Ma la situazione si complica. Ci si ricorda che il Re doveva presenziare e, dunque, se D’Annunzio parlerà davanti al sovrano, deve sottoporre il testo del discorso al governo. D’Annunzio scrive in un battibaleno la sua «Orazione per la Sagra dei Mille» da declamare davanti al monumento di Quarto. Sobrio come sempre, ha scelto un modello oratorio che tutti possono comprendere, l’evangelico «Discorso della Montagna». Messo al servizio della mobilitazione bellica: «Beati i giovani affamati e assetati di gloria perché saranno saziati...

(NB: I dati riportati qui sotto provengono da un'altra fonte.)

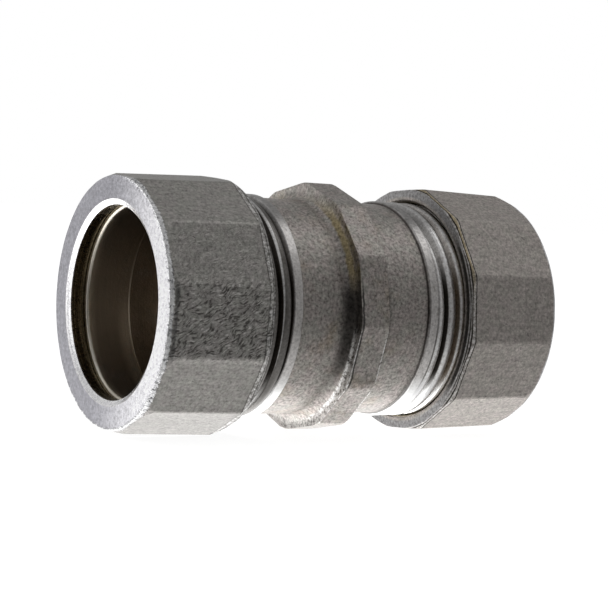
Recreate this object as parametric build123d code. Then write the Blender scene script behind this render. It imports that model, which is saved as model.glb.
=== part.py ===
from build123d import *
import math
import os

# Compression coupling for thin-wall steel conduit, 3/4 inch trade size, in millimetres.
# X runs along the conduit. The origin is the middle of the coupling, on its axis.
# The coupling lies on its side, on a corner of each nut.

# The conduit, and the room that each piece leaves round it
conduit_diameter = 23.42
socket_clearance = 0.24
ring_clearance = 0.14
lip_clearance = 0.34

# Coupling body
body_length = 44.3
body_wall = 1.9
stop_height = 1.35
stop_crest = 1.2
stop_flank = 1.0
thread_depth = 0.4
thread_pitch = 25.4 / 14
thread_lead_in = 0.4
land_width = 4.1
land_height = 2.4
land_edge = 0.25
flank_foot = 1.3
flank_height = 1.5
thread_from_land = 7.25
wrench_sides = 12

# Gland nut
nut_length = 14.1
nut_wall = 1.6
nut_draft = 1.5
nut_thread_clearance = 0.1
nut_countersink = 0.35
face_bevel_depth = 0.9
face_bevel_length = 2.4
rim_bevel_depth = 0.5
rim_bevel_length = 1.0
lip_thickness = 1.8
lip_bevel_width = 0.7
lip_bevel_depth = 0.4

# Compression ring
ring_length = 6.4
ring_end_wall = 0.6
ring_crown_wall = 1.25
ring_crown_width = 1.2
ring_split = 1.6
ring_edge = 0.12
seat_clearance = 0.1

# Room left between the screwed-together parts
ring_to_lip = 0.7
tightening_turns = 0.5
end_room = 0.5

# Turn of each part about X
left_nut_turn = 10.6
right_nut_turn = 10.8
land_turn = 3.6
left_split_turn = -70.0
right_split_turn = 25.0

# Radii, from the conduit outwards
conduit_radius = conduit_diameter / 2
socket_radius = conduit_radius + socket_clearance
ring_bore_radius = conduit_radius + ring_clearance
ring_end_radius = ring_bore_radius + ring_end_wall
ring_crown_radius = ring_bore_radius + ring_crown_wall
lip_radius = conduit_radius + lip_clearance
neck_radius = socket_radius + body_wall
thread_radius = neck_radius + thread_depth
land_corner_radius = neck_radius + land_height
thread_room = thread_radius + nut_thread_clearance
nut_corner_radius = (thread_room + nut_wall) / math.cos(math.pi / wrench_sides)

# The taper that the ring, the body's mouth and the nut's seat share
taper_length = (ring_length - ring_crown_width) / 2
taper_slope = (ring_crown_radius - ring_end_radius) / taper_length
seat_gap = seat_clearance / math.cos(math.atan(taper_slope))

# Places along X, from the end of the body outwards
tightening_travel = tightening_turns * thread_pitch
body_end = body_length / 2
thread_start = land_width / 2 + thread_from_land
seat_mouth = body_end + tightening_travel + end_room
ring_middle = seat_mouth - ring_crown_width / 2
ring_inner_end = ring_middle - ring_length / 2
lip_inner_face = ring_middle + ring_length / 2 + ring_to_lip
nut_face = lip_inner_face + lip_thickness
nut_rim = nut_face - nut_length


def turned(corners):
    """A solid turned about X from (x, radius) corners."""
    return revolve(make_face(Polyline(corners, close=True)), Axis.X, 360)


def both_ways(right, middle=()):
    """A symmetrical outline from the corners of its right half."""
    left = [(-x, radius) for x, radius in reversed(right)]
    return left + list(middle) + right


def twelve_sided(corner_radius, turn):
    """A flat outline square to X with a corner turned by an angle from the top."""
    return Plane.YZ * RegularPolygon(corner_radius, wrench_sides, rotation=turn)


def mouth_radius(x):
    """Radius of the body's tapered mouth, which the ring meets after its travel."""
    touch = ring_inner_end - tightening_travel
    return ring_end_radius + seat_gap + (x - touch) * taper_slope


def body_outline():
    """The body's outer half section, with a sloping flank at each side of the land."""
    side = land_width / 2
    right = [
        (side, land_corner_radius - land_edge),
        (side, neck_radius + flank_height),
        (side + flank_foot, neck_radius),
        (thread_start, neck_radius),
        (thread_start + thread_lead_in, thread_radius),
        (body_end - thread_lead_in, thread_radius),
        (body_end, thread_radius - thread_lead_in),
        (body_end, 0),
    ]
    crest = [
        (-side + land_edge, land_corner_radius),
        (side - land_edge, land_corner_radius),
    ]
    return both_ways(right, crest)


def body_bore():
    """The socket at each end, its tapered mouth and the stop in the middle."""
    crest = stop_crest / 2
    end_radius = mouth_radius(body_end)
    mouth_start = body_end - (end_radius - socket_radius) / taper_slope
    right = [
        (crest, socket_radius - stop_height),
        (crest + stop_flank, socket_radius),
        (mouth_start, socket_radius),
        (body_end, end_radius),
        (body_end, 0),
    ]
    return turned(both_ways(right))


def coupling_body():
    """One turned piece: two threaded sockets with a twelve-sided land between."""
    blank = turned(body_outline())
    flats = extrude(twelve_sided(land_corner_radius, land_turn), body_end, both=True)
    return (blank & flats) - body_bore()


def nut_outside():
    """A twelve-sided nut that narrows a little towards its face, its corners turned off."""
    rim_outline = Pos(X=nut_rim) * twelve_sided(nut_corner_radius, 0)
    prism = extrude(rim_outline, nut_length, taper=nut_draft)
    # Each bevel is a cone that starts on an end face and runs out past the corners.
    past = nut_corner_radius + face_bevel_depth
    face_radius = nut_corner_radius - face_bevel_depth
    rim_radius = nut_corner_radius - rim_bevel_depth
    face_run = (past - face_radius) * face_bevel_length / face_bevel_depth
    rim_run = (past - rim_radius) * rim_bevel_length / rim_bevel_depth
    envelope = turned(
        [
            (nut_rim, 0),
            (nut_rim, rim_radius),
            (nut_rim + rim_run, past),
            (nut_face - face_run, past),
            (nut_face, face_radius),
            (nut_face, 0),
        ]
    )
    return prism & envelope


def nut_inside():
    """Thread room, the taper that closes the ring, and the opening in the lip."""
    seat_radius = ring_crown_radius + seat_gap
    seat_end_radius = seat_radius - (lip_inner_face - seat_mouth) * taper_slope
    return turned(
        [
            (nut_rim, 0),
            (nut_rim, thread_room + nut_countersink),
            (nut_rim + nut_countersink, thread_room),
            (seat_mouth, thread_room),
            (seat_mouth, seat_radius),
            (lip_inner_face, seat_end_radius),
            (lip_inner_face, lip_radius),
            (nut_face - lip_bevel_depth, lip_radius),
            (nut_face, lip_radius + lip_bevel_width),
            (nut_face, 0),
        ]
    )


def compression_ring(split_turn):
    """A split ring with a taper at both ends, thickest at its crown."""
    end = ring_length / 2
    crown = ring_crown_width / 2
    section = both_ways(
        [
            (crown, ring_crown_radius),
            (end, ring_end_radius),
            (end, ring_bore_radius),
        ]
    )
    wall_middle = (ring_bore_radius + ring_crown_radius) / 2
    slot = Pos(Z=wall_middle) * Box(ring_length * 1.2, ring_split, ring_crown_wall * 2)
    ring = turned(section) - Rot(X=split_turn) * slot
    ring = chamfer(ring.edges().filter_by(Axis.X), ring_edge)
    return Pos(X=ring_middle) * ring


os.makedirs("parts", exist_ok=True)

pieces = {"coupling_body": coupling_body()}
nut = nut_outside() - nut_inside()
ends = {
    "left": (Rot(Z=180), left_nut_turn, left_split_turn),
    "right": (Rot(Z=0), right_nut_turn, right_split_turn),
}
for side, (facing, nut_turn, split_turn) in ends.items():
    pieces[f"{side}_gland_nut"] = facing * Rot(X=nut_turn) * nut
    pieces[f"{side}_compression_ring"] = facing * compression_ring(split_turn)

for name, piece in pieces.items():
    export_step(piece, f"parts/{name}.step")
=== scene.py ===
import math

import bpy
from mathutils import Matrix, Vector


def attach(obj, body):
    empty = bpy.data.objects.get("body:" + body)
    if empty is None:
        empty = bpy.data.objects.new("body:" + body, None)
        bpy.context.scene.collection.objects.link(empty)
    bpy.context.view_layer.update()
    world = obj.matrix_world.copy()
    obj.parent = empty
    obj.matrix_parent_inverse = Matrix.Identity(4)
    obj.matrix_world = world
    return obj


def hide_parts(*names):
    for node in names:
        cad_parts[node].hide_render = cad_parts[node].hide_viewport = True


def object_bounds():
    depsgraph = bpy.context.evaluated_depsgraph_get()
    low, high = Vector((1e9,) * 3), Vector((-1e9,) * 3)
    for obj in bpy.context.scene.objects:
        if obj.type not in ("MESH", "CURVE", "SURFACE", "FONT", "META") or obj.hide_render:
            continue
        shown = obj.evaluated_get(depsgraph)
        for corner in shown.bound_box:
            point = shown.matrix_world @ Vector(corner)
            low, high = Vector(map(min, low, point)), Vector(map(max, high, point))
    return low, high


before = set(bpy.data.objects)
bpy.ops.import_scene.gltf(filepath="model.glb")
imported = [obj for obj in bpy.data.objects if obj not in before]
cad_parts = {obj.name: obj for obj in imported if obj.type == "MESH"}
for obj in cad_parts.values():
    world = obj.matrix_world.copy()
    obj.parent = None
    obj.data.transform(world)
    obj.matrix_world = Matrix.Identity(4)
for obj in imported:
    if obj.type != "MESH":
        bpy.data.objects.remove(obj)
solids_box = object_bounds()

# Compression coupling for thin-wall conduit, lying on its side. X runs along the conduit.
# The pieces are shaped in millimetres and brought to metres when they are done.
millimetre = 0.001

# Coupling body, as in the solids
body_end = 22.15
mouth_start = 16.44
mouth_radius = 13.378
socket_radius = 11.95
stop_radius = 10.6
stop_crest = 1.2
stop_flank = 1.0
neck_radius = 13.85
land_side = 2.05
land_corner_radius = 16.25
land_edge = 0.25
land_turn = math.radians(3.6)
# Rounded where the solids are plain
cove_radius = 1.5
land_easing = 0.55

# Threads, which the solids have as plain cylinders
thread_radius = 14.25
thread_start = 9.3
thread_pitch = 25.4 / 14
thread_flank = math.radians(30)
thread_root = 13.45
thread_crossing = 10.71
left_thread_turn = math.radians(63)
body_thread_crest = thread_radius - 0.012
body_thread_tip = 0.45
body_thread_turns = 5.85
nut_thread_crest = 13.75
nut_thread_tip = 0.08
nut_thread_first_turn = 2.25
nut_thread_turns = 4.0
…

Beati i bentornanti con le vittorie, perché vedranno il viso novello di Roma...». Appena a Roma leggono capiscono che se il Re va a Quarto e presenzia al discorso del «Vate», tanto varrebbe gridare al vento il trattato segreto firmato a Londra. Così Vittorio Emanuele III si defila e lascia la scena al Vate. D’Annunzio, arrivato la sera del 4 maggio, dopo un bagno di folla a Bardonecchia, Torino, Alessandria, ripassa il testo. La mattina dopo è in splendida forma. Attorno al monumento l’attendono in centomila, forse di più. Con un balzo è sul palco. Inizia «Maestà del Re assente e presente! Popolo di Genova...». A ogni frase un applauso. Alla fine viene portato in trionfo. Quando, il giorno dopo, l’«Orazione dei Mille» viene riportata sui giornali, il capo di stato maggiore, il generale Cadorna, non ancora messo a parte del segreto del patto di Londra, ha un sospetto. Si fa ricevere dal presidente del Consiglio Salandra. Gli mostra il discorso del Vate e dice «ma questa è la guerra immediata!».

Serafico il premier ribatte: «Sì, dobbiamo entrare in guerra entro il 26 maggio».

«Ma non ne so nulla» ribatte il Generalissimo. «Se non ci fosse stato il discorso di D’Annunzio - scriverà nel suo diario - quando sarei stato avvertito?».